Case-1: Simulation of Type I Microemulsion: For Case 1, the initial, slug and polymer drive salinities were all equal to 0.9 meq/ml, which is below the lower Type III salinity of 0.97 meq/ml. Therefore, the microemulsion is always Type I. Fig. 4 compares the saturation and relative permeability profiles at 0.5 PV. The old model resulted in discontinuities in the simulated relative permeability whereas the new model is continuous. For the old model, the oil relative permeability decreases discontinuously at a distance of 0.2 ft from the outlet whereas it increases smoothly when the new model was used for the simulation. Also, the simulated microemulsion relative permeability is continuous with the water relative permeability at the CMC when the new model is used. The microemulsion relative permeability is continuous with the water relative permeability depicted by the blue curve in Fig. 4.
Fig. 5 compares the pressure and the oil trapping number profiles at 0.5 PV. The trapping number shows a discontinuity using the old model, but the new model is continuous. Fig. 6 compares the average pressure and oil cuts. The difference in the oil cut is significant indicating the discontinuity in the old model can make a significant difference in the oil recovery results in addition to causing numerical problems.

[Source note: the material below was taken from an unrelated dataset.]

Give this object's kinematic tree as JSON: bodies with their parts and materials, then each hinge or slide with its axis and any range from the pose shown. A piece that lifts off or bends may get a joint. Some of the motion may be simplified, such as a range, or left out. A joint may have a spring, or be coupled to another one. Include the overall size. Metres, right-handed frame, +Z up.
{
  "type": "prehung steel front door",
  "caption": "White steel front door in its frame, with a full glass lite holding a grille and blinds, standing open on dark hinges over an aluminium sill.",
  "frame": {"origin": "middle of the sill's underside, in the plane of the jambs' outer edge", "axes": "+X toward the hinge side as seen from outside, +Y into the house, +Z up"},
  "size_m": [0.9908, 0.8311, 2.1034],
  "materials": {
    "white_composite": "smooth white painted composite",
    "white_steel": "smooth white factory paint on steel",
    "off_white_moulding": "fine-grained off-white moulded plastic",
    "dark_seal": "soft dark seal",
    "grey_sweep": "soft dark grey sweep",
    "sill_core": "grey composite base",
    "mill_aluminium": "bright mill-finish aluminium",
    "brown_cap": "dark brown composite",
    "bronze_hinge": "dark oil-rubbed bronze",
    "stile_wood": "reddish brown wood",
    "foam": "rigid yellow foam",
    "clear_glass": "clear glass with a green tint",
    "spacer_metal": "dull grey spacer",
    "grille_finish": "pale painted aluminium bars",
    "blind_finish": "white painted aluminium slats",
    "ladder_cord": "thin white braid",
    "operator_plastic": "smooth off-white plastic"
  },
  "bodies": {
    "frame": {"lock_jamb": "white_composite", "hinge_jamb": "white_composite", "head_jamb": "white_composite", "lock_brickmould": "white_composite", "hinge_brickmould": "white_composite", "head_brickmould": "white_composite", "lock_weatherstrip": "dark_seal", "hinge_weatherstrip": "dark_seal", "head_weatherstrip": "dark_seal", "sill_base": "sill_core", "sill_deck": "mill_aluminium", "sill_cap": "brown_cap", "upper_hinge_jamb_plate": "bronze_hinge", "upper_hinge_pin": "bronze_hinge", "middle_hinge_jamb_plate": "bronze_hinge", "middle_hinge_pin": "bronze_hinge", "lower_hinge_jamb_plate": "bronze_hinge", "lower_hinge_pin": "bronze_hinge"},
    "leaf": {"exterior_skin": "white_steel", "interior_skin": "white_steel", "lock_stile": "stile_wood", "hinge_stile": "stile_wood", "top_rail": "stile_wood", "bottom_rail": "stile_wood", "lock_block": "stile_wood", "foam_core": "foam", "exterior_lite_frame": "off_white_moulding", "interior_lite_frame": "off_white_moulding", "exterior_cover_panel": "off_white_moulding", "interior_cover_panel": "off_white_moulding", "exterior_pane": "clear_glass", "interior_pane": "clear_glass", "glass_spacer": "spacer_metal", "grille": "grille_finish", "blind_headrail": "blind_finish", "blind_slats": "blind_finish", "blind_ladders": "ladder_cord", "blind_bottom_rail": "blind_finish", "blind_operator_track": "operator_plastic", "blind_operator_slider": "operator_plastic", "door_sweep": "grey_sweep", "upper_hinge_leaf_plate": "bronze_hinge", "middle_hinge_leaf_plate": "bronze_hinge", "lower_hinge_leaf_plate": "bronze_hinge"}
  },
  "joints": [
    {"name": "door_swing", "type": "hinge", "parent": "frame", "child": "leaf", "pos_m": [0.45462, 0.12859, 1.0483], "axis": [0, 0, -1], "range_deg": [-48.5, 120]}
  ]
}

Case-2: Simulation of Type II Microemulsion: For Case 2, the initial, slug and polymer drive salinities were all equal to 1.33 meq/ml, which is greater the upper Type III salinity of 1.2 meq/ml. Therefore, the microemulsion is always Type II. Fig. 7 compares the relative permeability profiles at 0.5 PV. The old model shows a discontinuity although it is less than for Case 1. The new model is continuous at the CMC where the microemulsion and oil relative permeability are the same.